Expected Output - "kjndjk#jnjkd"

Test - "# #DataScience #KJSBDKJ kjndjk#jnjkd #jkzcjkh# iusadhuish#""
Expected Output -"# DataScience KJSBDKJ kjndjk#jnjkd jkzcjkh# iusadhuish#"

【问题讨论】：

您的问题难以阅读。您至少可以正确格式化它吗？

标签： python regex python-3.x data-science

【解决方案1】：

a = '# #DataScience'
b = 'kjndjk#jnjkd'
c = "# #DataScience #KJSBDKJ kjndjk#jnjkd #jkzcjkh# iusadhuish#"
regex = '(\s+)#(\S)'

import re
print re.sub(regex, '\\1\\2', a)
print re.sub(regex, '\\1\\2', b)
print re.sub(regex, '\\1\\2', c)

【讨论】：

非常感谢您的帮助！
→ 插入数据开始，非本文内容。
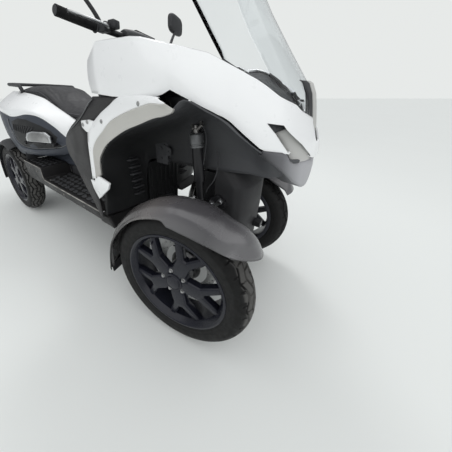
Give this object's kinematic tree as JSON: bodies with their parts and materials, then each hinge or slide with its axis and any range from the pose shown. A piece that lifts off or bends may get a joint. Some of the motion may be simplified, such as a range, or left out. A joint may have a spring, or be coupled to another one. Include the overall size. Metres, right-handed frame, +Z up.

这非常有效！

【解决方案2】：

您可以用空格' ' 分割字符串，以列出字符串中的所有单词。然后在该列表中循环，检查给定条件的每个单词，并在必要时替换散列。之后，您可以通过空格' ' 加入列表以创建一个字符串并返回它。

def remove_hash(str):
    words = str.split(' ')  # Split the string into a list
    without_hash = []  # Create a list for saving the words after removing hash
    for word in words:
        if re.match('^#[a-zA-Z]+', word) is not None:  # check if the word starts with hash('#') and contains some characters after it.
            without_hash.append(word[1:])  # it true remove the hash and append it your the ther list
        else:
            without_hash.append(word)  # otherwise append the word as is in new list
    return ' '.join(without_hash)  # join the new list(without hash) by space and return it.

输出：

>>> remove_hash('# #DataScience')
'# DataScience'
>>> remove_hash('kjndjk#jnjkd')
'kjndjk#jnjkd'
>>> remove_hash("# #DataScience #KJSBDKJ kjndjk#jnjkd #jkzcjkh# iusadhuish#")
'# DataScience KJSBDKJ kjndjk#jnjkd jkzcjkh# iusadhuish#'

通过避免 if else 像这样使你的代码更短（但更难理解）：

def remove_hash(str):
words = str.split(' ' )
    without_hash = []
    for word in words:
        without_hash.append(re.sub(r'^#+(.+)', r'\1', word))
    return ' '.join(without_hash)

这将得到相同的结果

【讨论】：

这是一个非常聪明的方法！感谢您的帮助！

【解决方案3】：

请尝试以下模式。它查找位于字符串开头的 '#' 和空格序列，并将其替换为 '#'

import re

test = "# #DataScience"
test = re.sub(r'(^[#\s]+)', '# ', test)

>>>test
# DataScience

您可以在此处进一步使用该模式：https://regex101.com/r/6hfw4t/1

【讨论】：

我明白了！这对我有很大帮助！谢谢！